Delay of Approval Due to Exclusivity
It is funny how some things buried in a Federal Register Notice have a way of popping up at very opportune times. It has been long-standing practice for FDA to permit carve outs of Orphan Drug indications when there are other non-protected indications in the labeling, but since the statute that governs the award of Orphan Drug exclusivity was passed prior to the Hatch-Waxman Act in a separate piece of legislation, FDA never specifically addressed the impact of, or how they would treat Orphan Drug exclusivity in the final Hatch-Waxman regulations. Now FDA is proposing to clarify in sections 21 CFR 314.107(d) that approval of a 505(b)(2) or ANDA application will be delayed by Orphan Drug Exclusivity and Pediatric Exclusivity (another exclusivity that was statutorily passed, but after the Hatch-Waxman regulations were in place, but again were never explicitly addressed).

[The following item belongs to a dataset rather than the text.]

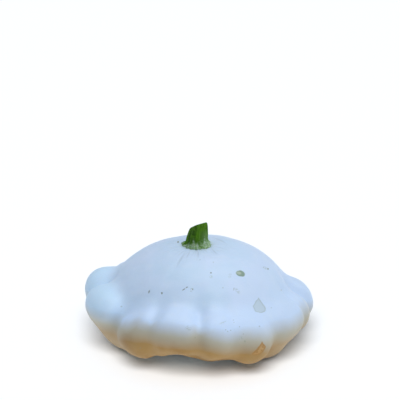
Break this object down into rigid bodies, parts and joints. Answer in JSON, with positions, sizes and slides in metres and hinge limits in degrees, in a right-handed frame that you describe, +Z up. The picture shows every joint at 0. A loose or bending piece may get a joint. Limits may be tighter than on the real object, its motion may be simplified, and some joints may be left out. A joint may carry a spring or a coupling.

This comes at a time when the FDA is being sued over a firm’s contention that there are no regulatory or statutory provisions that permit carve out of an Orphan Drug indication (see recent FDA Law Blog posts on this subject for details [search on Orphan Drug exclusivity here]).

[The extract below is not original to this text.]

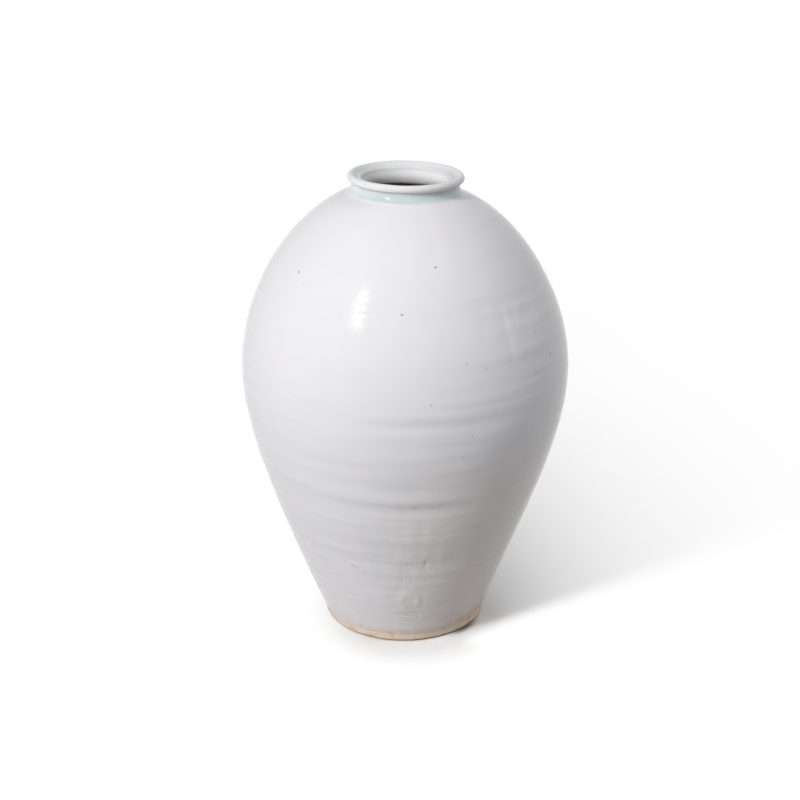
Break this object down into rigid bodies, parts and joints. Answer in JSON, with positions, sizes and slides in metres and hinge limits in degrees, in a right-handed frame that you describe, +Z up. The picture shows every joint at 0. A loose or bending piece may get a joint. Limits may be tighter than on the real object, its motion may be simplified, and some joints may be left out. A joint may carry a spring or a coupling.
{
  "type": "meiping vase",
  "caption": "Tall white-glazed meiping vase with full shoulder, short neck, rolled lip and bare clay foot, for storing wine or displaying blossom branches.",
  "frame": {"origin": "centre of the foot, on the plane that the vase stands on", "axes": "+Z up along the turning axis, towards the mouth; the vase is round, and -Y faces the viewer of the picture"},
  "size_m": [0.3148, 0.3148, 0.45],
  "materials": {
    "bare_clay": "unglazed fired clay, beige with orange-brown flashes",
    "floor_clay": "unglazed fired clay with a thin white wash",
    "body_glaze": "glossy bluish-white glaze over throwing rings",
    "pooled_glaze": "glossy pale blue-green glaze where it pools round the neck",
    "lip_glaze": "glossy white glaze"
  },
  "bodies": {
    "root": {"foot_ring": "bare_clay", "base_slab": "floor_clay", "lower_body": "body_glaze", "belly": "body_glaze", "shoulder": "body_glaze", "neck_collar": "pooled_glaze", "mouth_ring": "lip_glaze"}
  },
  "joints": []
}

Notification of Court Actions or Documented Agreements
FDA has found that obtaining proper documentation of court actions and settlement agreements has been spotty at best, and FDA often learns about these actions at the 11th hour, making approval decisions difficult when such an action may impact their decision-making process. Now FDA is proposing regulations that would require a 505(b)(2) or ANDA applicant to provide notification to the Agency along with documentation of any such action, including the court decisions, within 14 days of any such action or settlement agreement. Such actions would include findings relative to patents, termination of 30-month stays or the 7.5 year period (if applicable), preliminary injunctions or lifting of an injunction, notice of settlement agreements (but does not require the submission of the actual settlement agreement) and/or Consent Decrees relative to the patent decision, and notice of appeals of any court decision submitting within the time permitted for appeal.
This is an increased burden on the applicants, but necessary, so that FDA can make approval decisions in a timely manner.
Date of Implementation and Impact on Submissions
FDA proposes the effective date of the Final Rule to be 60 days after its publication in the Federal Register. In addition, FDA intends to apply the provisions of the Rule (if finalized) to any submission made on or after the effective date of the regulation.
Well, this process had been fun and we hope you have enjoyed reading about the Proposed Rule. Now we will just sit back and wait for its finalization or re-proposal (not likely) along with the flood of comments FDA is likely to receive. When will the Rule be finalized? Good question, but one with the only answer that makes sense-“soon”. When I was at FDA, I coined the Agency definition of “soon” as “between now and whenever it happens”. And that you can take to the bank!